A review of Only Ever Yours, by Louise O’Neill
After a global catastrophe, where humanity almost died out, a new society emerged. A society that prized men so highly it often chose to terminate pregnancies if the baby was found to be a girl. This became so commonplace that the human body learned that a female foetus was to be destroyed and soon no girl babies were born.
The new society turned instead to science, choosing to create their women in a laboratory. The men took this opportunity to make the women perfect.
Instead of growing up in a family, the girls are raised in schools; each one taught how to behave so that they might fulfil their future role. Women fit into three categories: companions, concubines and chastities.
Each year, the ten ‘best’ girls are chosen to be companions to privileged young men and bear their sons.
Each year, the girls must vie to be the best that they can be. To be chosen.
I first heard about this book at the Newcastle Writers’ Conference, where so many of the speakers raved about it that I decided to get hold of a copy.
The story follows a young girl, Freida, as she struggles to fit in with the other girls at her school, in the final year before her future role is decided. She’s always been close to the number one ranked girl, Isabel, but something has changed over the summer and their relationship isn’t the same.
As Isabel begins a self-destructive cycle, over-eating and forcing her perfect body to become fat, Freida struggles with her own desire to be perfect.
It’s Mean Girls meets The Handmaid’s Tale.
The set-up for the story is a powerful and provocative examination of beauty standards in our own society and the expectations it has for women: how they must look, act and feel.
From an early age these girls are taught that they only exist to please men. Their own desires and personhood don’t matter. They mustn’t think or read because: “thinking too much robs you of your beauty. No man will ever want a companion who thinks too much.”
They must stick to a strict diet of deprivation to maintain a weight that allows their body to stay ‘perfect’. They are fed a diet of pills that block the absorption of calories and encouraged to purge if they have consumed anything remotely ‘unhealthy’. They’re taught about make-up and clothes and how to behave around men, who always come first.
But most chillingly, they’re taught – via subliminal message – that however perfect they might be, there is always room for improvement.

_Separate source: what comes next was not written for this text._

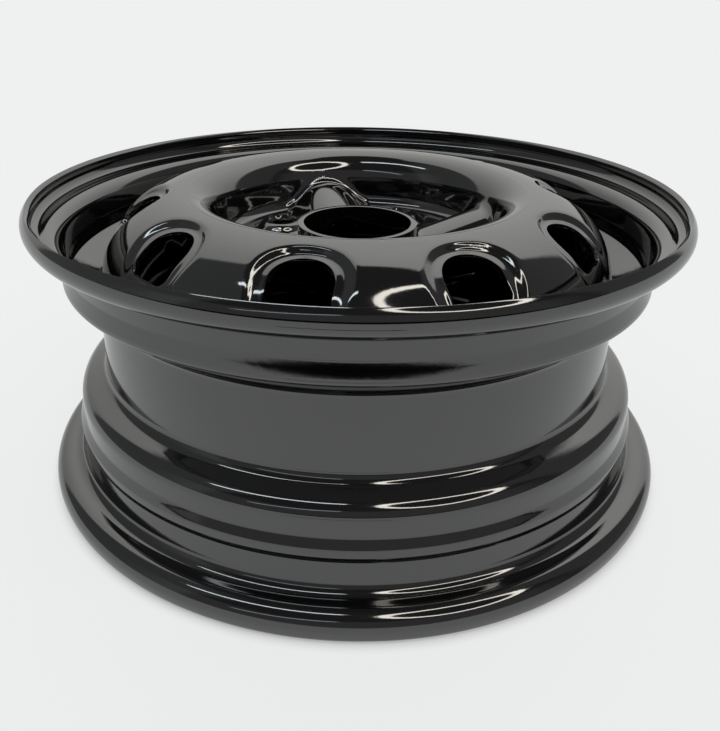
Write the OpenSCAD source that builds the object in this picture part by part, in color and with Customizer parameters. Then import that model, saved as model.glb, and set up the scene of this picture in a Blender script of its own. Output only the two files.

I’m still not sure exactly how I felt about this novel. I wanted to love it, having heard so many positive things.
And it is, at times, a frightening read. The conclusion is truly chilling. It will certainly stick in my mind for a long time to come.
But much of the novel is a little too Mean Girls for my taste. Set in a girls’ school, in a superficial world, where women are encouraged to be vapid and pretty, there is a lot of empty chatter, competition and nastiness, as the girls vie for position.
This only highlights how ridiculous this world is. It hammers home the message that this shallow focus on beauty comes at the expense of so much else, that underneath we’re all people with emotions and needs, who want nothing more than to be loved.
In that sense, the author uses this bickering and bullying as a tool to make a much bigger point, which she certainly achieves.
But the endless squabbling over who could sit with whom at lunch, and whose thighs were the slimmest, and who had the best hair did make my interest in the story waver a few times. The superficiality of this world is the point, but we don’t need to see quite so much of it. The novel could have been so much more powerful throughout, rather than at certain key moments.
Ultimately, whether you like this book will depend on your personal taste and how much you are willing to strip back the layers to get to the heart of the message. It certainly takes a harsh and uncompromising look at misogyny and the pressures that our society places on girls, which will linger long after you finish reading.
Find out more
Only Ever Yours on Amazon (affiliate link)
Only Ever Yours on Goodreads
Sara Strauss says
Whoa! This novel seems kind of scary and really interesting! I think reading this would keep me interested but also make me really angry at their society and how it’s really our society!
~Sara
Amy Lord says
It definitely does that! Will be interested to see your thoughts if you do decide to read it, Sara!
Natalie K. says
This book sounds so odd (in a good way!). I’ll have to put it on my to-read list now. 🙂
Amy Lord says
I think it’s very heightened, in the sense that the author obviously feels very strongly about the point she wants to make so she goes all out to make it. And it is pretty intense!